Помню, как мы с ним разруливали вечный конфликт в союзе писателей. Всякий раз, когда утверждался план книжного издательства, разгорался «национальный конфликт». Приходил в обком Самуил Д. с жалобой: «Ну нельзя же так, антисемиты нас зажимают, из плана выбрасывают». За ним являлся Андрей С. с жалобой на зажим русских. «У них же там творческий союз, собрания и все такое, — сказал я. — Вот пусть сперва между собой перегрызутся до результата, а потом идут к нам с этим планом». Саше понравилось, и конфликт потух.

В общем, мы его уговорили, а он, стоило ему повариться в редакционном котле, вскоре стал главным нашим заступником. Он совмещал должности главного редактора газеты и секретаря обкома по идеологии, а с секретарем обкома — поспорь-ка.

К тому времени я дошел до точки: журналистика обрыдла мне во всех ее видах и проявлениях. Все чаще в голову приходила мысль: с газетой пора расставаться. Или сделать так, чтобы она занимала в моей жизни как можно меньше места. Общественные интересы, митинги, демонстрации, левые и правые, либералы и консерваторы — все это было не моей жизнью, а главное — не моим языком. Я хотел стать идиотом — в первоначальном смысле этого греческого слова, в том смысле, который, кажется, и имел в виду Достоевский, когда создавал образ князя Мышкина, то есть я хотел стать частным лицом, человеком, не принимающим участия в государственных и общественных делах, не сведущим в общепринятых правилах и не играющим по этим правилам.

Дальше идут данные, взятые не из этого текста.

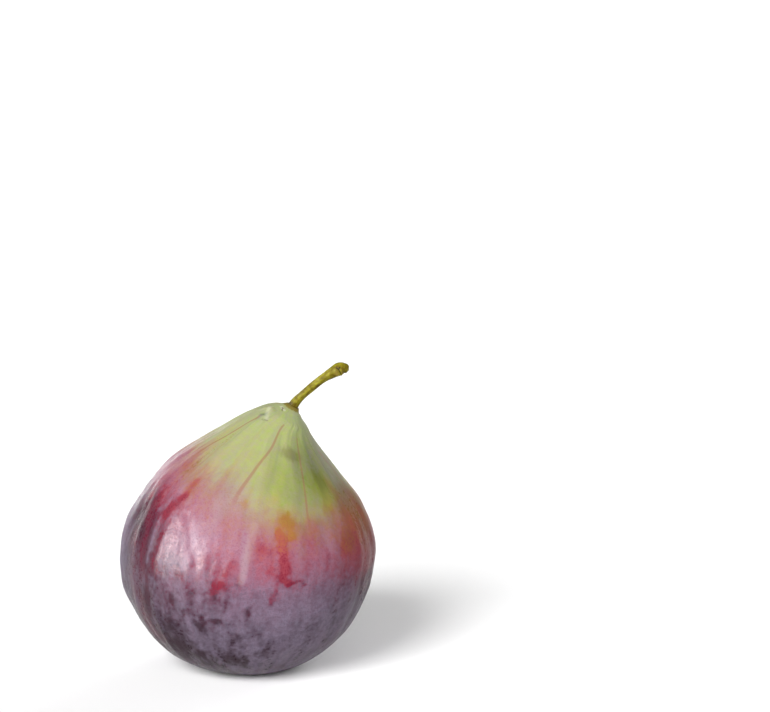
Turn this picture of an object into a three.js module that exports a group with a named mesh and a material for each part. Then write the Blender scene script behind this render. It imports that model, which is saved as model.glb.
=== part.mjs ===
import * as THREE from "three";

// A ripe fig resting on its eye. +Z is up, the origin lies on the ground under the fig's middle, and the
// neck leans towards +X. Millimetres; angles in degrees unless a name says otherwise.

const COLUMNS = 96; // faces round the fruit
const STEM_COLUMNS = 24;

// Sections of the body from the middle of the eye up to the neck:
// height, sideways place, radius, tilt, rings up to the next section.
const BODY = [
  [1.3, -0.1, 0, 0, 2],
  [1.22, -0.1, 1.3, 0, 2],
  [0.85, -0.1, 2.6, 0, 3],
  [0.2, -0.1, 3.7, 0, 1],
  [0, -0.1, 4.3, 0, 1],
  [0, -0.1, 7, 0, 2],
  [1.35, -0.1, 12, 0, 2],
  [4.5, -0.4, 17.2, 0, 3],
  [9.5, -0.4, 21.8, 1, 3],
  [16, -0.4, 25, 2, 3],
  [24, 0.15, 26.25, 8, 3],
  [32, 2.1, 25.05, 10.5, 3],
  [39, 2.9, 21.35, 10.5, 3],
  [44.5, 4.4, 15.75, 13.5, 3],
  [49, 5.6, 10.6, 15.5, 3],
  [52.2, 7, 7, 21, 6],
];

// The end of the neck leans over, and the collar round the stem stands on its lower side.
const NECK_X = 8.87;
const NECK_Z = 55.35;
const NECK_TILT = 31;

// Sections of the neck's end: distance along its axis, slide towards the low side, radius, rings.
const NECK_END = [
  [-1.6, 0.5, 5, 3],
  [-0.5, 0, 3.4, 2],
  [0.02, 0.3, 2.85, 2],
  [0.07, 0.42, 2.25, 1],
  [0.25, 0.5, 1.9, 1],
  [0.65, 0.5, 1.74, 1],
  [0.78, 0.5, 1.65, 1],
  [0.68, 0.5, 1.56, 1],
  [-0.1, 0.5, 1.52, 1],
  [-0.22, 0.5, 1.3, 1],
  [-0.22, 0.5, 0, 0],
];

// Ribs over the main veins, from the shoulders to the neck.
const RIB_HEIGHT_BODY = 0.1;
const RIB_HEIGHT_NECK = 0.22;
const RIM_RIB = { azimuth: 186, height: 0.75, halfWidth: 7, groove: 0.25, grooveAt: 200 };

// Scars of the bracts round the neck: azimuth, section height, half width in degrees, height.
const BRACTS = [
  [216, 53.8, 17, 0.4],
  [96, 54, 20, 0.35],
];

// Scales that close the eye, in two rows, each pointing inwards.
const EYE_SCALES = 8;
const EYE_RADIUS = 3.7;
const SCALE_HEIGHT = 0.32;

// The stem's middle line, side view (x, z), with its radius at each place, base first.
const STEM = [
  [9.26, 55.18, 1.2],
  [9.83, 56.38, 1.05],
  [11.1, 57.88, 0.9],
  [13.15, 59.7, 0.86],
  [15.5, 61.63, 0.91],
  [17.75, 63.04, 1.16],
  [19.4, 63.9, 1.4],
  [20.38, 64, 1.12],
  [21.05, 63.7, 0.76],
];
const STEM_END_BULGE = 0.3;
const STEM_RINGS = 34;
const STEM_RIDGES = 5;
const STEM_RIDGE_HEIGHT = 0.05;

const rad = THREE.MathUtils.degToRad;
const { smoothstep, lerp } = THREE.MathUtils;

/** Signed turn in degrees from one azimuth to another, -180 to 180. */
const turn = (from, to) => ((((to - from) % 360) + 540) % 360) - 180;

/** Bell curve, 1 in the middle. */
const bell = (distance, halfWidth) => Math.exp(-((distance / halfWidth) ** 2));

/** Ribs: two runs of waves of different spacing, so that no two ribs are equally strong. */
function ribs(azimuth, height) {
  const a = rad(azimuth);
  const waves = 0.6 * Math.cos(11 * a + 0.6) + 0.4 * Math.cos(17 * a + 2.1);
  const strength = lerp(RIB_HEIGHT_BODY, RIB_HEIGHT_NECK, smoothstep(height, 26, 44));
  return waves * strength * smoothstep(height, 1, 9) * (1 - smoothstep(height, 50.5, 53.5));
}

/** The one strong rib, with a shallow groove beside it. */
function rimRib(azimuth, height) {
  const rib = RIM_RIB.height * bell(turn(RIM_RIB.azimuth, azimuth), RIM_RIB.halfWidth);
  const groove = RIM_RIB.groove * bell(turn(RIM_RIB.grooveAt, azimuth), RIM_RIB.halfWidth);
  return (rib - groove) * smoothstep(height, 12, 18) * (1 - smoothstep(height, 28, 38));
}

/** Bract scars: a lip that rises sharply on the body's side and sinks slowly towards the stem. */
function bracts(azimuth, height) {
  let raised = 0;
  for (const [at, level, halfWidth, lip] of BRACTS) {
    const across = turn(at, azimuth) / halfWidth;
    const up = height - level + 0.5 * across * across;
    raised += lip * Math.exp(-(across ** 2)) * smoothstep(up, -0.45, -0.1) * (1 - smoothstep(up, -0.1, 0.9));
  }
  return raised;
}

/** Scales of the eye: each row rises towards its inner tips, and the rows are half a scale apart. */
function eyeScales(azimuth, height, radius) {
  if (height > 2 || radius >= EYE_RADIUS) return 0;
  const row = radius > EYE_RADIUS / 2 ? 0 : 1;
  const inward = row === 0 ? (EYE_RADIUS - radius) / (EYE_RADIUS / 2) : 1 - radius / (EYE_RADIUS / 2);
  const lobe = Math.abs(Math.cos(rad((azimuth * EYE_SCALES) / 2 + row * 90)));
  return SCALE_HEIGHT * lobe ** 0.7 * smoothstep(inward, 0, 0.8) * (1 - smoothstep(inward, 0.85, 1));
}

/** A closed skin over rings of points, with one point closing each end. */
function skin(first, rings, last) {
  const columns = rings[0].length;
  const points = [first, ...rings.flat(), last];
  const at = (ring, column) => 1 + ring * columns + (column % columns);
  const faces = [];
  for (let j = 0; j < columns; j++) {
    faces.push(0, at(0, j + 1), at(0, j));
    for (let i = 0; i < rings.length - 1; i++) {
      faces.push(at(i, j), at(i, j + 1), at(i + 1, j + 1));
      faces.push(at(i, j), at(i + 1, j + 1), at(i + 1, j));
    }
    faces.push(at(rings.length - 1, j), at(rings.length - 1, j + 1), points.length - 1);
  }
  const geometry = new THREE.BufferGeometry().setFromPoints(points);
  geometry.setIndex(faces);
  geometry.computeVertexNormals();
  return geometry;
}

/** The body: rings square to the leaning middle line, raised along the skin's normal. */
function fruitGeometry() {
  const tilt = rad(NECK_TILT);
  const neckEnd = NECK_END.map(([along, slide, radius, count]) => [
    NECK_Z + along * Math.cos(tilt) - slide * Math.sin(tilt),
    NECK_X + along * Math.sin(tilt) + slide * Math.cos(tilt),
    radius,
    NECK_TILT,
    count,
  ]);
  const sections = [...BODY, ...neckEnd];
  const outline = new THREE.SplineCurve(sections.map(([z, , radius]) => new THREE.Vector2(radius, z)));
  const spine = new THREE.SplineCurve(sections.map(([, x, , lean]) => new THREE.Vector2(x, lean)));

  const ring = (t) => {
    const { x: radius, y: height } = outline.getPoint(t);
    const tangent = outline.getTangent(t);
    const { x: side, y: lean } = spine.getPoint(t);
    const cos = Math.cos(rad(lean));
    const sin = Math.sin(rad(lean));
    return Array.from({ length: COLUMNS }, (_, j) => {
      const azimuth = (360 * j) / COLUMNS;
      const body = ribs(azimuth, height) + rimRib(azimuth, height) + bracts(azimuth, height);
      const raised = body + eyeScales(azimuth, height, radius);
      const reach = Math.max(radius, 0) + raised * tangent.y;
      const along = -raised * tangent.x;
      const out = reach * Math.cos(rad(azimuth));
      return new THREE.Vector3(
        side + out * cos + along * sin,
        reach * Math.sin(rad(azimuth)),
        Math.max(height - out * sin + along * cos, 0),
      );
    });
  };

  const rings = [];
  const spans = sections.length - 1;
  sections.forEach(([, , , , count], k) => {
    for (let n = 0; n < count; n++) {
      if (k + n > 0) rings.push(ring((k + n / count) / spans));
    }
  });
  const [eyeZ, eyeX] = sections[0];
  const [seatZ, seatX] = sections[spans];
  return skin(new THREE.Vector3(eyeX, 0, eyeZ), rings, new THREE.Vector3(seatX, 0, seatZ));
}

/** The stem: a bent stalk with low ridges along it and a rounded, slightly lumpy club at its end. */
function stemGeometry() {
  const middle = new THREE.SplineCurve(STEM.map(([x, z]) => new THREE.Vector2(x, z)));
  const width = new THREE.SplineCurve(STEM.map(([x, , radius]) => new THREE.Vector2(x, radius)));
  const rings = Array.from({ length: STEM_RINGS }, (_, i) => {
    const t = i / (STEM_RINGS - 1);
    const centre = middle.getPoint(t);
    const heading = middle.getTangent(t);
    const radius = width.getPoint(t).y;
    const lumps = smoothstep(t, 0.08, 0.3) * (1 - smoothstep(t, 0.9, 1));
    return Array.from({ length: STEM_COLUMNS }, (__, j) => {
      const a = (2 * Math.PI * j) / STEM_COLUMNS;
      const ridge = STEM_RIDGE_HEIGHT * lumps * Math.cos(STEM_RIDGES * a + 2.5 * t);
      const lump = 0.06 * lumps * Math.sin(2 * a + 9 * t) * Math.sin(14 * t);
      const reach = radius + ridge + lump;
      return new THREE.Vector3(
        centre.x + reach * Math.cos(a) * heading.y,
        reach * Math.sin(a),
        centre.y - reach * Math.cos(a) * heading.x,
      );
    });
  });
  const base = middle.getPoint(0);
  const end = middle.getPoint(1).addScaledVector(middle.getTangent(1), STEM_END_BULGE);
  return skin(new THREE.Vector3(base.x, 0, base.y), rings, new THREE.Vector3(end.x, 0, end.y));
}

function part(name, geometry, color, roughness) {
  const material = new THREE.MeshStandardMaterial({ color, roughness, metalness: 0 });
  const mesh = new THREE.Mesh(geometry, material);
  mesh.name = name;
  return mesh;
}

const fig = new THREE.Group();
fig.name = "fig";
fig.add(part("fruit", fruitGeometry(), 0x7d5f70, 0.5));
fig.add(part("stem", stemGeometry(), 0x857a2e, 0.65));

export default fig;
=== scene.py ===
import math

import bpy
import numpy as np
from bpy.props import FloatProperty, FloatVectorProperty, IntProperty, PointerProperty
from bpy.types import Operator, Panel, PropertyGroup
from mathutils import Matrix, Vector, noise


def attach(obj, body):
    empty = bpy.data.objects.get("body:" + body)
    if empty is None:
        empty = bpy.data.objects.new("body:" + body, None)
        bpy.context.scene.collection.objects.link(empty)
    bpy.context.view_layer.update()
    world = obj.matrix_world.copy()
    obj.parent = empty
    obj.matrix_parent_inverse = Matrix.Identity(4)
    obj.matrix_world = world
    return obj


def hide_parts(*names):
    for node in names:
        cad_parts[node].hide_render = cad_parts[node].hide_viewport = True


bl_info = {
    "name": "Ripe Fig",
    "version": (1, 0, 0),
    "blender": (4, 5, 0),
    "location": "View3D > Sidebar > Fig",
    "description": "Builds a ripe fig with its stem, on a white table in soft light",
    "category": "Add Mesh",
}

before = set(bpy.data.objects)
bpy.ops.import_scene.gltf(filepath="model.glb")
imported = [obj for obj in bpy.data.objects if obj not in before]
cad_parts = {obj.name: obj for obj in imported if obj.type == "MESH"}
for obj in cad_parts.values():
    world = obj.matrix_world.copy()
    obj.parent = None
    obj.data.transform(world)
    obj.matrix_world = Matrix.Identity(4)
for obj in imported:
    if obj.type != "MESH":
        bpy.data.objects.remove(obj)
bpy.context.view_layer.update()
MM = 0.001


def linear(hex_colour, alpha=1.0):
    """An sRGB hex colour as linear red, green, blue and alpha."""
    out = []
    for k in (1, 3, 5):
        c = int(hex_colour[k : k + 2], 16) / 255
        out.append(c / 12.92 if c <= 0.04045 else ((c + 0.055) / 1.055) ** 2.4)
    return (*out, alpha)


# The shapes: the same sections as the solids', in millimetres and degrees.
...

По природе своей я настоящий нелюдим, одиночка. В детстве любил слушать истории, которые рассказывали взрослые, но это были «свои» взрослые — соседи, сослуживцы отца и матери, и когда они умолкали, их запросто можно было спросить: «А он? А она? А дальше что?» В газете же приходилось задавать вопросы незнакомым, чужим и часто чуждым мне людям, причем вопросы эти относились не к их жизни, а к их работе, и это было мучительно.